Denmark confirms deal to recruit 1,000 health staff from abroad

Michael Barrett
Michael Barrett - [email protected]
Denmark confirms deal to recruit 1,000 health staff from abroad
Danish politicians present a new agreement to hire 1,000 foreign care workers. Photo: Mads Claus Rasmussen/Ritzau Scanpix

Denmark is to allow more people to migrate to the country to work in its social care sector under a new agreement announced by the government on Wednesday.


A deal between the government and a majority in parliament will allow more people from abroad to be granted permits to work in the country’s social health sector as care workers or sosu-hjælpere in Danish.

The agreement was announced in a statement from the Ministry of Education and Research and later presented by the government at a briefing.

Specifically, it allows for a broadening of the positive list scheme, through which work permits are granted to people with qualifications in desired professions.

READ ALSO: Denmark cuts back on 'positive list' of jobs eligible for work permits

Government calculations estimate a likely shortage of 15,000 workers in the social care sector by 2035.

A quota set by the agreement will allow 1,000 of these to be filled by foreign staff by giving them access to work permits through the positive list.

“The labour shortage is by far the biggest problem for our health system and elderly care, so it makes no sense for us to get in the way of skilled foreign healthcare professionals who want to work in Denmark,” health minister Sophie Løhde said in the government statement.


Minister for Immigration and Integration Kaare Dybvad Bek added that “we need more labour in our health sector.”

“I am therefore pleased that we are now expanding the positive list so that up to 1,000 social and healthcare workers can obtain residence and work permits,” he said.

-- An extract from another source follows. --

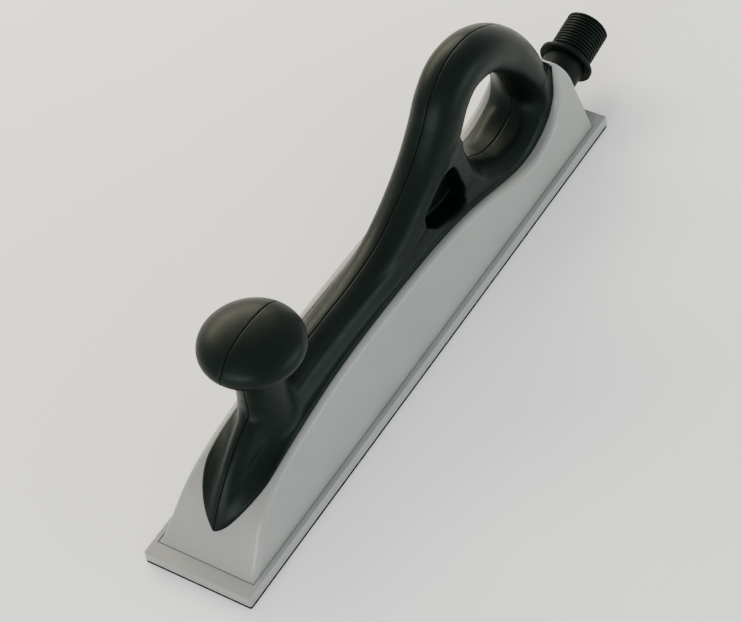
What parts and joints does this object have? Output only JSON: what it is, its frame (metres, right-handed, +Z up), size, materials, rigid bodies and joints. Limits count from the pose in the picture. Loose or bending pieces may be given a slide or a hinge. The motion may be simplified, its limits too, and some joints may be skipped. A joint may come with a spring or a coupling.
{
  "type": "dust-extraction sanding block",
  "caption": "Long hand sanding block with a flat sole, front knob, rear loop handle and swivelling dust hose spigot.",
  "frame": {"origin": "centre of the sanding face, which is the underside of the hook face", "axes": "+Z up from the sanding face, +X along the sole towards the hose outlet, +Y to the right-hand side seen from behind with the outlet towards the viewer"},
  "size_m": [0.4452, 0.07, 0.1401],
  "materials": {
    "grey_plastic": "satin moulded grey with a faint spark-eroded grain",
    "handle_plastic": "charcoal black, fine leather-like moulding grain, satin",
    "outlet_plastic": "dull black moulded",
    "inner_plastic": "black moulded, matt",
    "pad_rubber": "firm black rubber sheet, matt",
    "hook_fabric": "hook tape",
    "seal_rubber": "matt",
    "screw_steel": "zinc plated",
    "clip_steel": "spring steel",
    "insert_brass": "turned and knurled"
  },
  "bodies": {
    "block": {"hook_face": "hook_fabric", "pad": "pad_rubber", "base_plate": "inner_plastic", "plate_seal": "seal_rubber", "plate_screws": "screw_steel", "body_shell": "grey_plastic", "handle_left": "handle_plastic", "handle_right": "handle_plastic", "handle_clamp_screws": "screw_steel", "handle_mount_screws": "screw_steel", "handle_mount_washers": "screw_steel", "handle_mount_inserts": "insert_brass", "outlet_neck": "outlet_plastic", "neck_gasket": "seal_rubber", "neck_locknut": "outlet_plastic"},
    "hose_swivel": {"swivel_spigot": "outlet_plastic", "spigot_o_ring": "seal_rubber", "spigot_clip": "clip_steel"}
  },
  "joints": [
    {"name": "hose_swivel_turn", "type": "hinge", "parent": "block", "child": "hose_swivel", "pos_m": [0.21407, 0, 0.02799], "axis": [0.9863, 0, 0.165], "continuous": true}
  ]
}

READ ALSO: Denmark to speed up authorisation process for foreign medics

The minister was quoted by broadcaster DR as saying the agreement is “an important step towards solving our recruitment challenges”.

Bek’s party, governing Social Democrats, have previously been sceptical about attracting more foreign labour to Denmark.

The immigration minister said he does not believe that the agreement represents a relaxation of immigration policy.

“It is important that we separate immigration policy from foreign labour. We give tens of thousands of residence permits to workers every year and I don't consider these things to belong together,” he told DR.

The agreement may only be the first of a number of ways Denmark attempts to tackle its labour shortage in the sector with foreign labour.

Earlier this month, the government said it was in talks with India and the Philippines over a potential deal to bring in social carers from those countries.